A casual scroll through social media will expose a truth that many don’t believe & many more simply choose to ignore. That is the principle that Like Attracts Like. This principle, also known as the Law of Attraction is age old–it tells us that what we focus on tends to grow. It tells us that wherever our minds focus tends to magnify. It’s like buying a new car–when you finally make that purchase, you suddenly see EVERY car that looks just like yours on the road.
Now, some will tell you that it’s energetic and that your thoughts vibrate on a certain level & that only that which reflects that same vibration will come your way. For others who are not so New Age or esoteric, the principle can also be broken down into what you’ve trained your mind to see. So, if your mind is wired to only see negative, nasty things, that’s what you’ll see. You see, our brains are wired early in life & the patterns we get there are simply reinforced later in life by our experiences.
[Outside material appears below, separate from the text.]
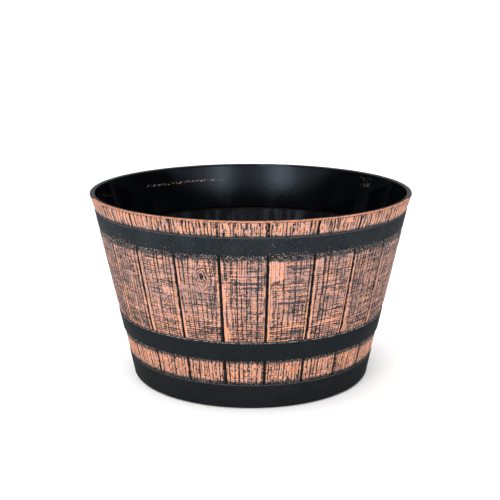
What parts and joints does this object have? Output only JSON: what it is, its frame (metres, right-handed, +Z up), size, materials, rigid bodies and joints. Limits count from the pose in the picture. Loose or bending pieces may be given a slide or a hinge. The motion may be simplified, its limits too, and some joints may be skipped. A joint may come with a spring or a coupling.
{
  "type": "barrel planter",
  "caption": "Round open-topped half-barrel planter tub moulded with staves, hoops and a rolled rim, with lift-out drain plugs in its floor.",
  "frame": {"origin": "centre of the circle that the tub stands on, at the ground", "axes": "+Z up along the tub's axis, front of the tub at -Y, +X to the right seen from the front"},
  "size_m": [0.394, 0.3936, 0.2315],
  "materials": {
    "painted_resin": "black moulded resin, copper paint dry-brushed over the raised wood grain, black hoops, rim and inside",
    "plug_rubber": "matt black moulded rubber"
  },
  "bodies": {
    "tub": {"barrel_tub": "painted_resin"},
    "plug_centre": {"drain_plug_centre": "plug_rubber"},
    "plug_front": {"drain_plug_front": "plug_rubber"},
    "plug_right": {"drain_plug_right": "plug_rubber"},
    "plug_back": {"drain_plug_back": "plug_rubber"},
    "plug_left": {"drain_plug_left": "plug_rubber"}
  },
  "joints": [
    {"name": "lift_plug_centre", "type": "slide", "parent": "tub", "child": "plug_centre", "axis": [0, 0, 1], "range_m": [0, 0.24]},
    {"name": "lift_plug_front", "type": "slide", "parent": "tub", "child": "plug_front", "axis": [0, 0, 1], "range_m": [0, 0.24]},
    {"name": "lift_plug_right", "type": "slide", "parent": "tub", "child": "plug_right", "axis": [0, 0, 1], "range_m": [0, 0.24]},
    {"name": "lift_plug_back", "type": "slide", "parent": "tub", "child": "plug_back", "axis": [0, 0, 1], "range_m": [0, 0.24]},
    {"name": "lift_plug_left", "type": "slide", "parent": "tub", "child": "plug_left", "axis": [0, 0, 1], "range_m": [0, 0.24]}
  ]
}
This principle applies to relationships as well-There are so many people in our world who say things like “there are no good men” or “all women are liars”. Guess what? That belief will continue to reinforce itself because that’s all you’re training your mind to see! In the book, A General Theory of Love, the authors suggest that “even if the perfect lover descended from heaven on a sunbeam right before you, you’d still not be able to see him/her because your mind is not wired to see him/her”. Until you get your mind right, you’ll continue having the same experiences!
Lastly, relationships are a mirror–they show you what your blocks & limiting beliefs might be–so if you are continually attracting men who aren’t faithful or women who use you, then the odds are pretty good that there is something within YOU that believes that is what you deserve. And that’s one of the hardest things to face for many people. Because no one wants to believe that the things that have been causing them pain are a reflection of themselves–but that’s exactly where the change needs to begin.
Instead of lamenting on the faults & failures of your last partners, I suggest that you turn your binoculars around and look at yourself. Ask yourself WHY you keep choosing the same type of person. Ask yourself what about you is being reflected in your choice of partners. Look at the biggest complaint you have about your last few partners & ask yourself what purpose that behavior served. You might find that they were simply reflecting something in you that you haven’t wanted to acknowledge. For a long time, I chose partners who were “emotionally unavailable” and while I didn’t like being “lonely”, it was safer for me than to risk emotionally. I chose the men simply because I KNEW on some level that because they skated the surface of raw vulnerability, I would not have to conquer my own fear of depth. Once I recognized the pattern & the need it met for me, I was able to address my fear of being truly seen & begin choosing more deep partnerships.
You know, at the end of the day, you are the one who has chosen them so in order to change the pattern, you must first examine why you picked that person. The great thing? You can choose at any time to re-write your narrative & change the way it ends.